Throughout Shachar’s argument, citizenship is a status that is conceived as following an empirical determination of real and effective ties to a polity. Shachar alludes to the state of international law as holding that the social fact of attachment is the basis for the legal bond of citizenship[30]. Of course, there can be substantial disagreement between states as to what constitutes a proper social fact of attachment — some states have more instrumental views of citizenship than others — which may make a formalistic rule less arbitrary than a case-by-case analysis. But I find interesting that, while Shachar’s reference is to public international law, the reasoning behind the ius nexi argument seems to track more closely the principles of private international law, specifically the “significant contacts methodology” sometimes used in choice-of-law disputes, or the more complex (and now predominant) set of principles suggested by the American Law Institute.[31]

If citizenship always and only follows social facts, this would be a reasonable way of addressing the problem of the ‘nominal heir’ — “the child born abroad to parents and families that have long lost their ties with the country of birthright membership” —, and the ‘resident stakeholder’ — “the person who participates in the life of the polity but lacks citizenship due to the weight presently given to ascriptive factors”[32]. But that isn’t always the case. States may have political motives for extending citizenship to someone and, while these motives may sometimes be unprincipled and strategic, they nonetheless may create social ties after the fact. We have, then, a chicken and egg problem. Social facts should be the basis of membership, but membership sometimes creates social facts of attachment. An obvious response to the problem would be to withdraw from states the ability to grant or maintain citizenship without a prior and independent basis of attachment[33]. This would be a mistake, however, both as a pointless infringement on state sovereignty (offering citizenship seems an obvious prerogative of states) and because it might weaken the ability of especially poor states with large diasporas to offer the status of citizen in the ancestral land as a way to build and strengthen attachments that could otherwise be lost. These attachments might prove important especially in times of crisis, when the capacity of a state to call upon second and third generation co-nationals now residing in more prosperous states may rely on sentimental ties. Nominal citizenship could exert a significant pull in these circumstances, although how strong the pull would be is open to empirical investigation.

The second problem is perhaps more pressing. The principle of ius nexi applies only to individuals who have established ties to a country, who already “participate in the life of the polity.” Those who have immigrated, even if they are in a precarious political condition, are presumably better off than those who were unable to leave. The latter are often the recipients of remittances and other aid from the former, but while this benefit their welfare it doesn’t benefit their status. In the end, ius nexi benefits the best-off of the worst-off, rather than the significantly worse-off that are left behind. In tandem with the mechanism of the birthright privilege levy, the effect could be less than desirable: the citizens of well-off polities could agree to pay the birthright privilege levy, extend full membership to those immigrants that are already participants in the polity, and close its doors to the rest in perpetuity. While I think that in the short term this scenario might be an improvement on the current situation, it would eventually lead to a world in which status would be even more ossified than it is now. If we think that justice requires only distribution of welfare, this might be sufficient, but if we think that status (in the form of the social bases of self-respect) or opportunity are also important distributable goods, this scenario is less attractive.
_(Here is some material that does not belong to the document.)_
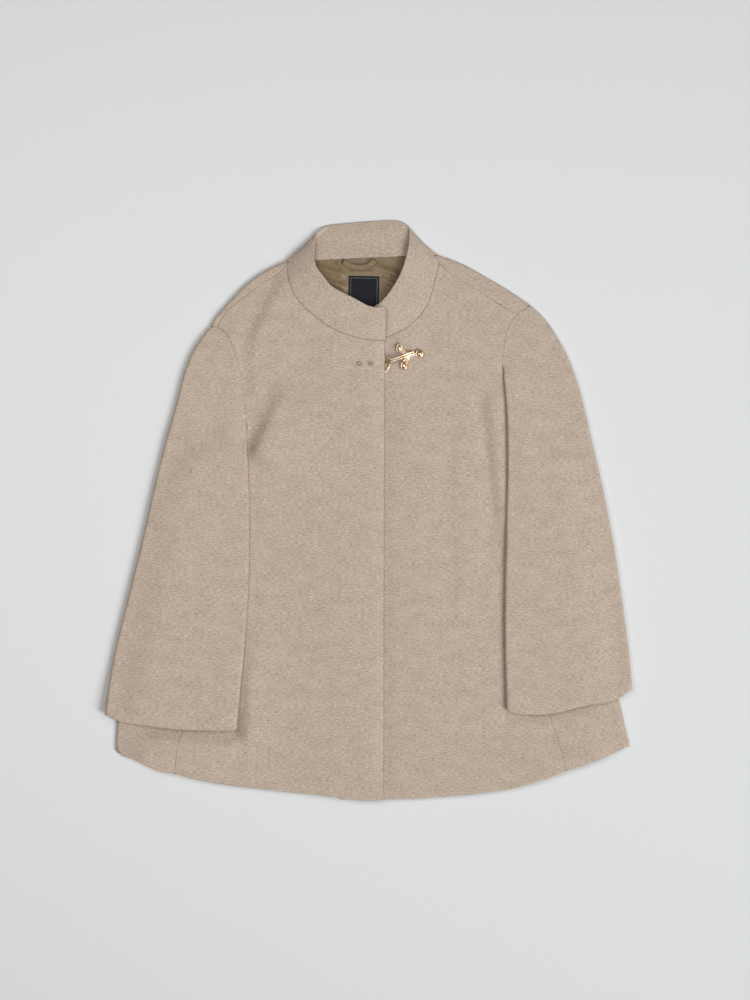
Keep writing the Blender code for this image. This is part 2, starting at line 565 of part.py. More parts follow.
def collar_stations():
    """Rows of seam (x, y, z) and edge (x, y, z) round the collar's outer face."""

    def on_seam(rows, side, top):
        """The rows with their seam set beside the neck seam of that side."""
        made = []
        for x, y, *edge in rows:
            x, y = nearest(side["sign"] * x, y, side["neck"])
            x *= side["sign"]
            edge_x, edge_y, _ = edge
            away = math.hypot(edge_x - x, edge_y - y)
            x, y = (mix(a, b, 1.5 * SEAM_GAP / away) for a, b in ((x, edge_x), (y, edge_y)))
            made.append((x, y, top(x, y), *edge))
        return made

    rows = on_seam(smooth(COLLAR_RIGHT, pieces=2), RIGHT, over_top)

    def turn(side, edges, up, rising):
        """The rows round the fold at a side of the neck, a turning gap inside the back's own fold."""
        sign, height = side["sign"], FOLD_HEIGHT / 2
        low, high = back_wrap.flats(side["shoulder_fold"][0][1])
        tip = side["shoulder_fold"][0][0]
        reach = tip - (high if sign > 0 else -low)
        tip -= TURN_GAP
        made = []
        for i, (ex, ey, ez) in enumerate(edges):
            angle = math.pi * i / (len(edges) - 1)
            angle = math.pi - angle if rising else angle
            x = sign * (tip - reach + reach * math.sin(angle))
            made.append((x, up, height * (1 + math.cos(angle)), ex, ey, ez))
        return made

    rows += turn(RIGHT, smooth(COLLAR_RIGHT_TURN, pieces=2), NECK_LINE[0], False)
    rows += [(x, y, 0.0, ex, ey, ez) for x, y, ex, ey, ez in COLLAR_BACK]
    rows += turn(LEFT, smooth(COLLAR_LEFT_TURN, pieces=2), NECK_LINE[1], True)
    rows += on_seam(smooth(COLLAR_LEFT, pieces=2), LEFT, front_top)
    return np.array(rows)


def make_collar():
    """The stand collar: flat at the back, turned at both sides and raised at the front, right end on top."""
    rows = collar_stations()
    bm = bmesh.new()
    grid = []
    for row in rows:
        band = [mix(row[:3], row[3:], i / COLLAR_ACROSS) for i in range(COLLAR_ACROSS + 1)]
        grid.append([bm.verts.new(point) for point in band])
    for near, far in zip(grid, grid[1:]):
        for i in range(COLLAR_ACROSS):
            bm.faces.new((near[i], near[i + 1], far[i + 1], far[i]))
    bmesh.ops.triangulate(bm, faces=bm.faces[:])
    return cloth("collar", bm, wool)


def plate_from(name, outline, low, thickness, look):
    """A flat plate from its outline in plan."""
    bm = bmesh.new()
    face = bm.faces.new([bm.verts.new(centred(x, y, low)) for x, y in outline])
    raised = bmesh.ops.extrude_face_region(bm, geom=[face])["geom"]
    lifted = [v for v in raised if isinstance(v, bmesh.types.BMVert)]
    bmesh.ops.translate(bm, vec=(0, 0, thickness * MM), verts=lifted)
    bmesh.ops.recalc_face_normals(bm, faces=bm.faces[:])
    mesh = bpy.data.meshes.new(name)
    bm.to_mesh(mesh)
    bm.free()
    return finish(name, mesh, look)


def resting(x, y, top, radius):
    """The height that clears the cloth under a hard piece."""
    ring = [(x + radius * math.cos(a), y + radius * math.sin(a)) for a in np.linspace(0, 2 * math.pi, 13)]
    return max(top(px, py) for px, py in [(x, y), *ring]) + SEAM_GAP


def make_neck():
    """What shows inside the neck: the lining, the hanger loop and the label."""
    outline = smooth([*LINING, LINING[0]], step=10.0)[:-1]
    plate_from("neck_lining", outline, LINING_BASE, LINING_THICKNESS, satin)
    on_lining = LINING_BASE + LINING_THICKNESS + SEAM_GAP
    across, down = LABEL_SIZE
    corner = np.array(LABEL_CORNER)
    right = np.array((math.cos(LABEL_TURN), math.sin(LABEL_TURN)))
    below = np.array((right[1], -right[0]))
    corners = [corner, corner + down * below, corner + down * below + across * right, corner + across * right]
    plate_from("label", corners, on_lining, 1.0, navy)
    path = smooth(LOOP_PATH, step=5.0)
    outline = [*beside(path, LOOP_WIDTH / 2), *beside(path, -LOOP_WIDTH / 2)[::-1]]
    plate_from("hanger_loop", outline[::-1], on_lining, LOOP_THICKNESS, satin)


def dome(name, x, y, width, length, low, height, look):
    """A domed stud or fixing: the upper half of a ball, flattened."""
    bpy.ops.mesh.primitive_uv_sphere_add(segments=20, ring_count=12, radius=0.5)
    made = bpy.context.object
    bm = bmesh.new()
    bm.from_mesh(made.data)
    bmesh.ops.scale(bm, vec=(width * MM, length * MM, 2 * height * MM), verts=bm.verts[:])
    bmesh.ops.translate(bm, vec=centred(x, y, low), verts=bm.verts[:])
    cut = bmesh.ops.bisect_plane(bm, geom=bm.verts[:] + bm.edges[:] + bm.faces[:], dist=1e-6,
                                 plane_co=(0, 0, low * MM), plane_no=(0, 0, 1), clear_inner=True)
    bmesh.ops.holes_fill(bm, edges=[e for e in cut["geom_cut"] if isinstance(e, bmesh.types.BMEdge)])
    mesh = bpy.data.meshes.new(name)
    bm.to_mesh(mesh)
    bm.free()
    bpy.data.objects.remove(made)
    return finish(name, mesh, look)


def make_clasp():
    """The clasp: a three-armed plate with a domed stud on each arm, a hook bar, and the ring it holds."""
    centre = np.array(CLASP_MIDDLE)
    arms = [np.array(stud[:2]) - centre for stud in STUDS.values()]

    def inside(point):
        for arm in arms:
            t = min(1.0, max(0.0, point @ arm / (arm @ arm)))
            if np.linalg.norm(point - t * arm) < PLATE_ARM:
                return True
        return False

    outline = []
    for angle in np.linspace(0, 2 * math.pi, 60, endpoint=False):
        ray = np.array((math.cos(angle), math.sin(angle)))
        radius = max(r for r in np.arange(0.0, 30.0, 0.1) if inside(ray * r))
        outline.append(tuple(centre + ray * radius))
    base = max(resting(x, y, front_top, 4.0) for x, y in [CLASP_MIDDLE, *(s[:2] for s in STUDS.values())])
    plate_from("clasp_plate", outline, base, PLATE_THICKNESS, gold)
    seat = base + PLATE_THICKNESS + SEAM_GAP
    for name, (x, y, width, length) in STUDS.items():
        dome(name, x, y, width, length, seat, STUD_HEIGHT, gold)

    x0, x1, y0, y1 = RING_BOX
    ring_low = max(resting(x, y, front_top, 3.0) for x in (x0, x1) for y in (y0, (y0 + y1) / 2, y1))
    points = [(x0, y0), (x0, mix(y0, y1, 0.5)), (x0, y1)]
    for angle in np.linspace(math.pi / 2, -math.pi / 2, 11)[1:-1]:
        points.append((mix(x0, x1, math.cos(angle)), mix(y0, y1, 0.5 + 0.5 * math.sin(angle))))
    tube("clasp_ring", [(x, y, ring_low + RING_WIRE) for x, y in points], RING_WIRE, gold, cyclic=True)

    over_ring = max(ring_low + 2 * RING_WIRE + SEAM_GAP, seat)
    along = np.array(HOOK_END) - np.array(HOOK_START)
    length = float(np.linalg.norm(along))
    along /= length
    profile = [(0.0, over_ring), (length * 0.55, over_ring + 0.6), (length - 5.0, over_ring + 0.2),
               (length - 2.2, over_ring - 0.6), (length - 0.9, over_ring - 2.6)]
    hook_bar(profile, along)

    for name, (x, y) in FIXINGS.items():
        low = resting(x, y, over_top, FIXING_RADIUS)
        dome(name, x, y, 2 * FIXING_RADIUS, 2 * FIXING_RADIUS, low, FIXING_HEIGHT, wool)


def hook_bar(profile, along):
    """The flat hook bar, drawn along its lower face from the plate to the tip inside the ring."""
    across = np.array((-along[1], along[0])) * HOOK_WIDTH / 2
    line = smooth(profile, step=3.0)
    upper = beside(line, HOOK_THICKNESS)
    bm = bmesh.new()
    rings = []
    for (s, z), (t, w) in zip(line, upper):
        low, high = np.array(HOOK_START) + along * s, np.array(HOOK_START) + along * t
        ring = [(*(low - across), z), (*(low + across), z), (*(high + across), w), (*(high - across), w)]
        rings.append([bm.verts.new(centred(x, y, h)) for x, y, h in ring])
    for near, far in zip(rings, rings[1:]):
        for i in range(4):
            bm.faces.new((near[i], near[(i + 1) % 4], far[(i + 1) % 4], far[i]))
    bm.faces.new(rings[0][::-1])
    bm.faces.new(rings[-1])
    bmesh.ops.recalc_face_normals(bm, faces=bm.faces[:])
    mesh = bpy.data.meshes.new("clasp_hook")
    bm.to_mesh(mesh)
    bm.free()
    made = finish("clasp_hook", mesh, gold)
    rounding = made.modifiers.new("Edges", "BEVEL")
    rounding.width = 0.35 * MM
    rounding.segments = 1
    rounding.limit_method = "ANGLE"
    return made


def tube(name, points, radius, look, cyclic=False):
    """A round wire along the points."""
    curve = bpy.data.curves.new(name, "CURVE")
    curve.dimensions = "3D"
    curve.bevel_depth = radius * MM
    curve.bevel_resolution = 2
    curve.use_fill_caps = not cyclic
    spline = curve.splines.new("POLY")
    spline.points.add(len(points) - 1)
    for point, place in zip(spline.points, points):
        point.co = (*centred(*place), 1)
    spline.use_cyclic_u = cyclic
    curve.materials.append(look)
    made = bpy.data.objects.new(name, curve)
    garment.objects.link(made)
    return made


for leftover in list(bpy.data.objects):
    bpy.data.objects.remove(leftover)

garment = bpy.data.collections.new("wool_cape_jacket")
bpy.context.scene.collection.children.link(garment)

wool = material("wool_coating", WOOL, 0.95)
satin = material("lining_satin", SATIN, 0.4)
navy = material("label_weave", NAVY, 0.8)
gold = material("gold_plated_brass", GOLD, 0.25, 1.0)

make_back()
make_front("front_right", RIGHT, over_top, smooth([(-x, y) for x, y in RIGHT_EDGE]))
make_front("front_left", LEFT, front_top, smooth(LEFT_EDGE))
make_sleeve("sleeve_right", RIGHT)
make_sleeve("sleeve_left", LEFT)
make_collar()
make_neck()
make_clasp()
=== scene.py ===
import math

import bmesh
import bpy
import numpy as np
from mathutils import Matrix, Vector, geometry, kdtree, noise


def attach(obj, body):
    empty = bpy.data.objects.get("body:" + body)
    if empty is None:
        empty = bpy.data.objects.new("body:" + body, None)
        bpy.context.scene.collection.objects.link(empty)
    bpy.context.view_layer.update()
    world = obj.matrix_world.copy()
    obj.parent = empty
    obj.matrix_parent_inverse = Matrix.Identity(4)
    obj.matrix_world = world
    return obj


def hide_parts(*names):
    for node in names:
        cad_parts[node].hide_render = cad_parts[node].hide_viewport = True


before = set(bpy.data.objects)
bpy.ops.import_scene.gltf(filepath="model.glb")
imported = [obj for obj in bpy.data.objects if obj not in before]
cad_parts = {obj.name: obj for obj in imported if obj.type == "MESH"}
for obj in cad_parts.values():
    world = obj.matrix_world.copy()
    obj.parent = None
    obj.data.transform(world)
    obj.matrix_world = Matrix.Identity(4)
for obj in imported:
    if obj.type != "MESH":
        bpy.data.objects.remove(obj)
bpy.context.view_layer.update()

# Back panel. Wool coating in one whole piece, flat on the surface and wrapped forward over both shoulders and
# round both sides to the forward seams. The cloth is a melange: light and dark fibres spun together, milled
# and cropped, which the eye sees as a matt oatmeal colour with short flecks along the weft.

MM = 0.001
CENTRE = (0.0, 1.6)  # the middle of the garment, in the plan lines' own millimetres
WALL = 2.4  # coating and lining together
SEAM_GAP = 0.05
SEAM_ROUNDING = 0.34
SEAM_SINK = 0.6  # how deep a pressed seam lies
SOFT_SEAM_ROUNDING = 0.33
SOFT_SEAM_SINK = 0.2  # the same where steam has closed the seam, so that it hardly shows
SOFT_SEAM = (112.0, 218.0)  # the stretch of the right armhole, up the garment, where that is so
EDGE_ROUNDING = 1.3
EDGE_ROWS = [0.35, 0.9, 1.8]  # how far in from an edge its own rows of points lie
EDGE_CLEAR = 3.2  # where the plain grid of points begins
FOLD_HEIGHT = 5.8  # top of the fronts where the back wraps round to them
FOLD_DEPTH = 3.6  # how far in a fold reaches, at most, where it runs straight up
FOLD_ARC = 9.0  # cloth that a fold takes up
FOLD_OPENING = 14.0  # how long a fold takes to open out at its end
BACK_WIDTH = 620.0
BACK_FLAP = 116.0  # how far the back returns past its folds, at most
BELLY = 2.6  # how much higher the fronts lie away from the folds
BELLY_RUN = 60.0
NECK_MIDDLE = (-5.0, 290.0)
NECK_RAISE = 3.0
NECK_SPREAD = 55.0
CLOSING_DIP = 2.2  # how deep the fronts are pressed down along their closing
CLOSING_SPREAD = 9.0
HEM_LINE = -372.0
HEM_EASE = 1.5  # the back's hem lies this much inside the fronts' hem
HEM_TURN = 60.0  # the allowance turned up inside the hem
HEM_RISE = 4.0
HEM_CORNERS = (1.2, 1.7)  # how far inside its right and left corner the back's own hem ends
UNDER_ARM = 3.0  # how far below the armhole the back's flap begins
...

Finally, I am also concerned that the focus on the arbitrariness of citizenship, which underlies Shachar’s argument throughout the book, tempts her to overstate her case. Specifically, I am bothered by the intent to make ius nexi not only a complement to current principles of ius loci and ius sanguinis, but also a replacement for them. This is likely to have two perverse effects: first, it may weaken the links between diasporas and their native (or in some cases ancestral) countries and thus deprive developing countries of support motivated by real or imagined national ties represented by citizenship.

Second, the extension of citizenship to immigrants long-established in a country, yet presently excluded from membership (the problem of under-inclusion) is in no way improved by the retraction of citizenship from persons who acquired citizenship by birthright, but have no effective ties to the country in which they were born (in the case of ius loci) or in which their parents were citizens (in the case of ius sanguinis). To put it in a somewhat Rawlsian framework, extending membership to long-established migrants benefits the worst-off, the ‘resident stakeholders’ who are classed in a vulnerable legal status despite having a considerable investment in their adopted home. But withdrawing membership to ‘nominal heirs’ who are citizens of a country by accident but have no effective ties to it doesn’t make anyone better off. What is the point of objecting to over-inclusion, then? The only possible objection is a principled commitment to egalitarianism for its own sake, a revulsion against arbitrariness even when it makes little practical difference. And while arbitrariness is never a justificatory principle, in the absence of a positive effect in the welfare of the worst-off, it is not by itself grounds for condemnation. That some get an undeserved and unequal benefit is not a moral problem unless that benefit puts the privileged in a position to tyrannize over others, or unless the benefit can be distributed to others less well-off.